The rotation is led by underrated ace Ubaldo Jimenez. Jorge De La Rosa is searching for a breakout season: He strikes batter out, but also gives up too many walks. It’s a good thing that the Rockies still have young lefty Franklin Morales around, since Huston Street signed a contract extension and promptly hit the DL with shoulder trouble.
Los Angeles Dodgers
The oufield boasts fantasy first-rounder Matt Kemp, solid young player Andre Ethier, and venerable slugger Manny Ramirez. If this above-average offense is going to get any better, though, it’ll because James Loney finally takes a step forward. Young Blake DeWitt gets another chance to prove his mettle, this time at second base, with a little more seasoning under his belt. Even Casey Blake is quietly effective.
For all of the belly-aching about the lack of a true ace in Los Angeles, Clayton Kershaw certainly has the strikeout rate and wipeout stuff of a number-one starter, and Chad Billingsley is a solid number-two. Their pen is also pretty exciting with stud Jon Broxton anchoring the team on his massive quads alone. The back of the rotation won’t produce as much value as last year, though, with Randy Wolf shipped off to Milwaukee after a strong 2009 season.
San Diego Padres
The book says that the Padres have a bad offense and a good staff, but is the book right? Maybe it’s just run-supressing Petco Park that gives fans that impression. The Bloomberg Sports team Spider Graph suggest that the team stacks up rather differently. Instead, it’s the staff falling behind the average team in ERA, WHIP and strikeouts, despite those pitcher-friendly park effects. Perhaps young fireballer Mat Latos can help them turn that rotation around. He had an impressive showing in his rookie season last year.

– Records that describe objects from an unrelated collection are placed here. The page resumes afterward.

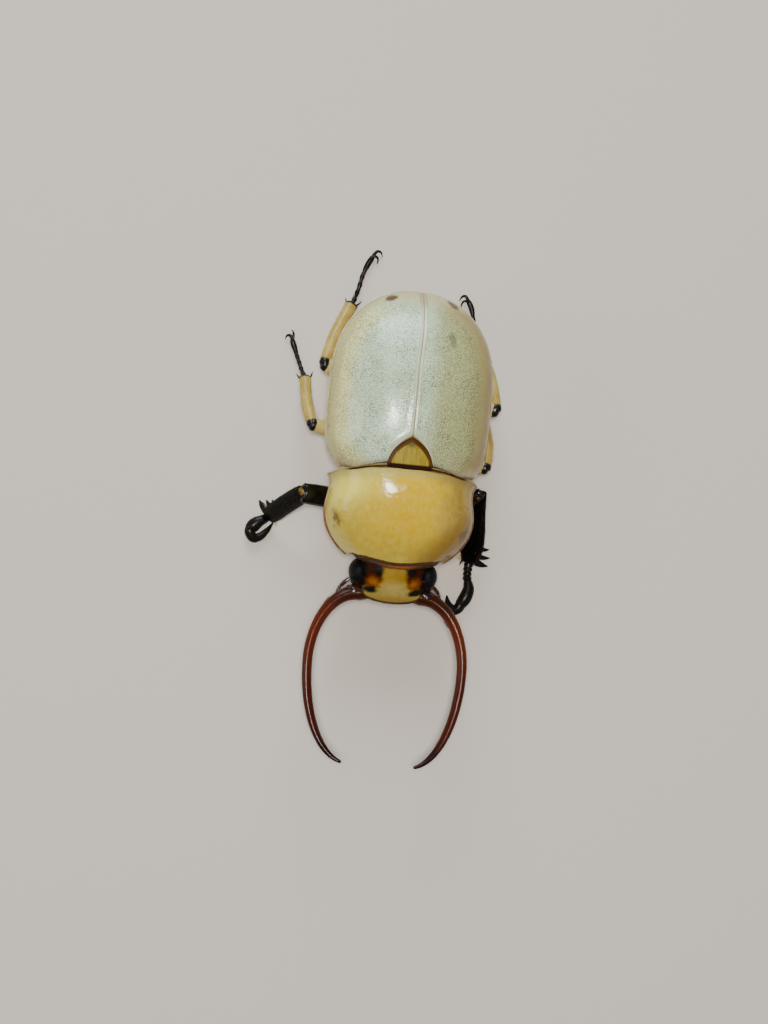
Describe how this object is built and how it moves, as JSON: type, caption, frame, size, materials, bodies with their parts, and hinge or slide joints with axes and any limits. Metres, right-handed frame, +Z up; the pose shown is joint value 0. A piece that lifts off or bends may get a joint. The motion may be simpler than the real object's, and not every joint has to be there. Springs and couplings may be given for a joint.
{
  "type": "long-jawed leaf chafer beetle model",
  "caption": "Still life-size model of a long-jawed pale green leaf chafer standing on all its feet, jaws forward.",
  "frame": {"origin": "middle of the footprint's box, on the floor that the feet stand on", "axes": "+Y from jaw tips to tail, +X to the beetle's left, +Z up"},
  "size_m": [0.0206, 0.0434, 0.0101],
  "materials": {
    "wing_case": "glossy pale grey-green with very fine dark pitting",
    "shield_yellow": "glossy ochre yellow, paler and greener to the edges",
    "head_yellow": "satin pale yellow with red-brown and black marks",
    "black": "polished black",
    "eye_black": "fine-grained grey-black",
    "jaw_red": "polished red-brown, darker to the tips",
    "leg_pale": "satin straw yellow with fine bristles",
    "belly_pale": "satin straw yellow with brown seams"
  },
  "bodies": {
    "root": {"abdomen": "belly_pale", "antenna_left": "black", "antenna_right": "black", "elytron_left": "wing_case", "elytron_right": "wing_case", "eye_left": "eye_black", "eye_right": "eye_black", "front_coxa_left": "belly_pale", "front_coxa_right": "belly_pale", "front_femur_left": "black", "front_femur_right": "black", "front_tarsus_left": "black", "front_tarsus_right": "black", "front_tibia_left": "black", "front_tibia_right": "black", "head": "head_yellow", "hind_coxa_left": "belly_pale", "hind_coxa_right": "belly_pale", "hind_femur_left": "leg_pale", "hind_femur_right": "leg_pale", "hind_tarsus_left": "black", "hind_tarsus_right": "black", "hind_tibia_left": "leg_pale", "hind_tibia_right": "leg_pale", "labium": "black", "labrum": "black", "mandible_left": "jaw_red", "mandible_right": "jaw_red", "maxilla_left": "black", "maxilla_right": "black", "metathorax": "belly_pale", "middle_coxa_left": "belly_pale", "middle_coxa_right": "belly_pale", "middle_femur_left": "leg_pale", "middle_femur_right": "leg_pale", "middle_tarsus_left": "black", "middle_tarsus_right": "black", "middle_tibia_left": "leg_pale", "middle_tibia_right": "leg_pale", "pronotum": "shield_yellow", "prosternum": "belly_pale", "pygidium": "leg_pale", "scutellum": "shield_yellow"}
  },
  "joints": []
}
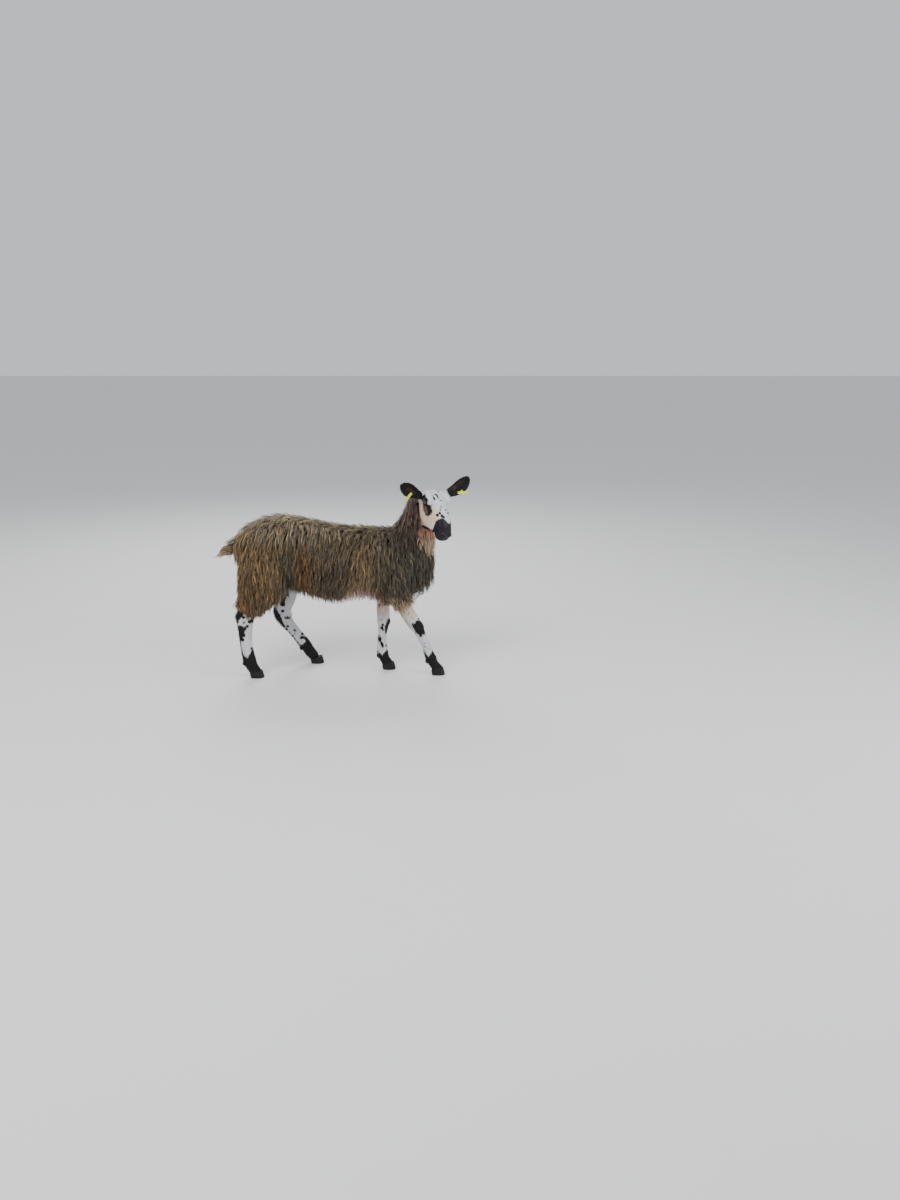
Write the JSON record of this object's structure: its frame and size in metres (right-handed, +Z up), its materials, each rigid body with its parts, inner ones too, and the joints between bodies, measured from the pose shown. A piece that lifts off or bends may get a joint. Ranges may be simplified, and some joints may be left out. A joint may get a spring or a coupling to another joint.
{
  "type": "bluefaced leicester sheep",
  "caption": "Young long-woolled ewe walking with its head turned to its right, life-size and still, with an ear tag in each ear.",
  "frame": {"origin": "on the floor, under the middle of the whole model's bounding box", "axes": "+X the way the body walks, +Y the ewe's left side, +Z up"},
  "size_m": [1.1746, 0.4054, 0.9518],
  "materials": {
    "fleece": "long wavy wool locks, matte",
    "hair": "short smooth hair, white with black spots",
    "eye": "wet gloss",
    "horn": "satin dark horn",
    "tag": "satin yellow"
  },
  "bodies": {
    "root": {"torso": "fleece", "neck": "fleece", "tail": "fleece", "thigh_right": "fleece", "thigh_left": "fleece", "head": "hair", "ear_right": "hair", "ear_left": "hair", "foreleg_right": "hair", "foreleg_left": "hair", "hindleg_right": "hair", "hindleg_left": "hair", "eye_right": "eye", "eye_left": "eye", "tag_right": "tag", "tag_left": "tag", "claw_fore_right_outer": "horn", "claw_fore_right_inner": "horn", "claw_fore_left_outer": "horn", "claw_fore_left_inner": "horn", "claw_hind_right_outer": "horn", "claw_hind_right_inner": "horn", "claw_hind_left_outer": "horn", "claw_hind_left_inner": "horn"}
  },
  "joints": []
}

On the offensive side of the ball, Adrian Gonzalez and Chase Headley provide good power without the aid of the greatest batting averages. Young players Kyle Blanks and Everth Cabrera also provide run creation with low batting averages coupled with on-base ability and a blend of power (Blanks) and speed (Cabrera). There’s reason for hope here, even if it comes with a .242 team batting average.
San Francisco Giants
The average age of the Giants pitching staff is 26.8 years old. The starting lineup? 28.4. Take Pablo “Kung Fu Panda” Sandoval out of that lineup, and the other geezers pull the offense to an average age of over 30. Fittingly, the team has an exciting young staff that keeps their boring old offense in just enough games to matter for most of the year. Will the offense do any better this year?

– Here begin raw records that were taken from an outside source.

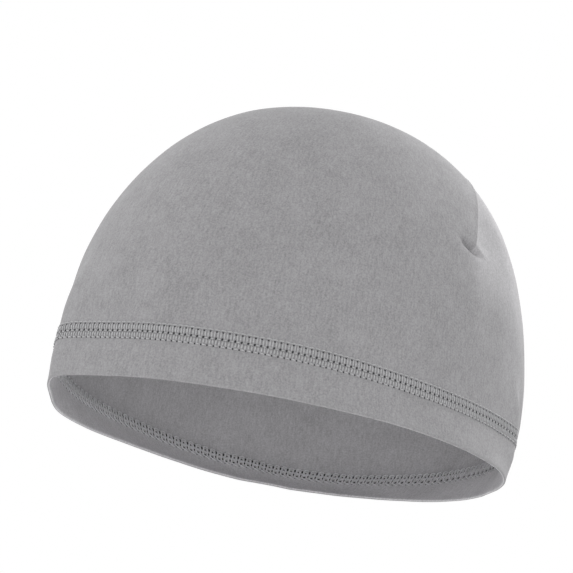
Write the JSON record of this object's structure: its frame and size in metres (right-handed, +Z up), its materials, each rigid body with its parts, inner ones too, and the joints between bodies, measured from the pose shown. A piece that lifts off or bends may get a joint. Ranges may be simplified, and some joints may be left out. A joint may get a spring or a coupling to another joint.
{
  "type": "helmet liner cap",
  "caption": "Close-fitting skull cap of thin grey stretch jersey, worn under a helmet, with a rounded crown and a folded hem sewn on with a flat covering stitch.",
  "frame": {"origin": "the highest point inside the crown, where the top of the head sits", "axes": "+Z up through the crown, -Y to the front of the head, +X to the wearer's left"},
  "size_m": [0.1863, 0.2044, 0.1466],
  "materials": {
    "jersey": "smooth matt stretch jersey with a soft sheen, mid grey",
    "thread": "soft textured sewing thread, a little lighter than the jersey"
  },
  "bodies": {
    "root": {"crown": "jersey", "hem_band": "jersey"}
  },
  "joints": []
}
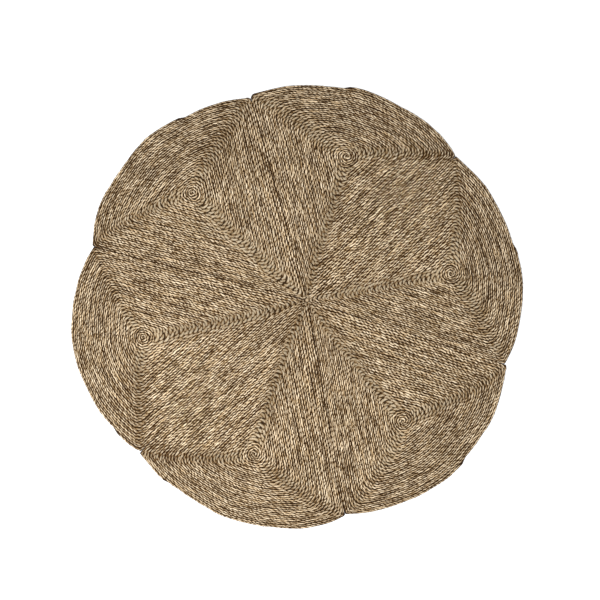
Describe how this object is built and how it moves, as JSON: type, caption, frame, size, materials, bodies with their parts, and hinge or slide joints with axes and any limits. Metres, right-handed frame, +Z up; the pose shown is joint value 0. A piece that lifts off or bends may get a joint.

The Panda needs a robin, but will that be one of the new veterans, Aubrey Huff, Freddy Sanchez or Mark DeRosa? Each has had a nice season in the last two years, and each is basically coming off an average or below-average season. GM Brian Sabean was probably looking at those career seasons when he signed each of them. Without some repeats of those career seasons, though, this will be a roster full of guys with .280 batting averages and 20-home run power. Opposing pitchers are already circling their scheduled starts against the Giants as we speak.

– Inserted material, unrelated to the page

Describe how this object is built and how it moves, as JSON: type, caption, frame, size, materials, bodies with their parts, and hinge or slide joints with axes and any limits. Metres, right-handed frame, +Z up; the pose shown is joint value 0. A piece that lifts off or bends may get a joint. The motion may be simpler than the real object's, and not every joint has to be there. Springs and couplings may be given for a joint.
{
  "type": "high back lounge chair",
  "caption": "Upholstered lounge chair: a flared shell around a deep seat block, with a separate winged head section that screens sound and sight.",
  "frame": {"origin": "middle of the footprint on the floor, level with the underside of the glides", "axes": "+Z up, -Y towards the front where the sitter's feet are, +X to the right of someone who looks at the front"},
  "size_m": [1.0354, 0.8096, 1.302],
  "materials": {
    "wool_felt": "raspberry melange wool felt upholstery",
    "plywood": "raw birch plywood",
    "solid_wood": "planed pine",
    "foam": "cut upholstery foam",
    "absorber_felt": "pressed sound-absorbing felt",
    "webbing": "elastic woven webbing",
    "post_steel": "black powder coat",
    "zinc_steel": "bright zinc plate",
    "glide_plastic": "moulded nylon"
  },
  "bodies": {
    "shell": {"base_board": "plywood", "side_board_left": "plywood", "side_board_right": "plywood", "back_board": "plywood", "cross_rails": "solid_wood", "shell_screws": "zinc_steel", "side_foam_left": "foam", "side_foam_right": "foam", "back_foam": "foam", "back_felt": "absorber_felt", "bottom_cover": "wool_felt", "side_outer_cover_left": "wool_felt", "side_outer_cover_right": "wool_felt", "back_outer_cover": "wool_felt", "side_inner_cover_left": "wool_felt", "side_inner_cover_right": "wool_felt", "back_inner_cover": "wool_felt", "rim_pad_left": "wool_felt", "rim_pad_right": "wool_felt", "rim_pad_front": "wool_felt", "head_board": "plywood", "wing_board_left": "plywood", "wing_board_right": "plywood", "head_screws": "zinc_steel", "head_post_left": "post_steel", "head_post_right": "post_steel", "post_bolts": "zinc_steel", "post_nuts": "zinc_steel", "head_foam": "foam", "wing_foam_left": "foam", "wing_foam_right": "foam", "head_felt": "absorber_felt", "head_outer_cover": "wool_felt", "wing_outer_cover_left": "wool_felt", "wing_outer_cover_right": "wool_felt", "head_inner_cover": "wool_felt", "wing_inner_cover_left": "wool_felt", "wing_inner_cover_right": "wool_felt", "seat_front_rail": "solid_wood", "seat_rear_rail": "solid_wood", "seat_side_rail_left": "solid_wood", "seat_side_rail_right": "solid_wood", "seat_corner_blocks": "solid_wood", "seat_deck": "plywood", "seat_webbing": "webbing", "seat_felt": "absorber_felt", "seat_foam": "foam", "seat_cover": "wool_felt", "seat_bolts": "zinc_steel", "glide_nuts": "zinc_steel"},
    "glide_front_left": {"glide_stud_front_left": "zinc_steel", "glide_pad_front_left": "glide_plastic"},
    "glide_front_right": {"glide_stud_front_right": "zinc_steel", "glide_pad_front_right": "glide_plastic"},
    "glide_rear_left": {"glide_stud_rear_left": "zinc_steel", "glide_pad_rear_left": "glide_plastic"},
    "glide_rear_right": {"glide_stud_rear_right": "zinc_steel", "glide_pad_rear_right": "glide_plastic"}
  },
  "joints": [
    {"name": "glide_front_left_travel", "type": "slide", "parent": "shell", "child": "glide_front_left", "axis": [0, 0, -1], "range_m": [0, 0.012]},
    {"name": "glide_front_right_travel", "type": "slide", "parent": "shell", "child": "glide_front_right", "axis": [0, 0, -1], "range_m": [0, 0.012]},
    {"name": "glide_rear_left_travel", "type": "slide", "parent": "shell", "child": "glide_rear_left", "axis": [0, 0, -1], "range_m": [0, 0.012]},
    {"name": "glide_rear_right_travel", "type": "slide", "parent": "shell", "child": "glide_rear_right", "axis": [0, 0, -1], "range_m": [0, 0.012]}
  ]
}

Meanwhile, the pitching staff will remain elite. All Tim Lincecum has going for him are two straight Cy Young awards. Matt Cain is one of the best number-two starters in the game. Barry Zito is a reliable, above-average innings eater who’s a valuable commodity, monster contract aside. Jonathan Sanchez is a dynamic young lefty with the ability to post annual 200-strikeout seasons. Brian Wilson has quietly emerged as one of the best closers in the game. Even the top set-up men, Sergio Romo and Jeremy Affeldt, are worth a look in deep leagues.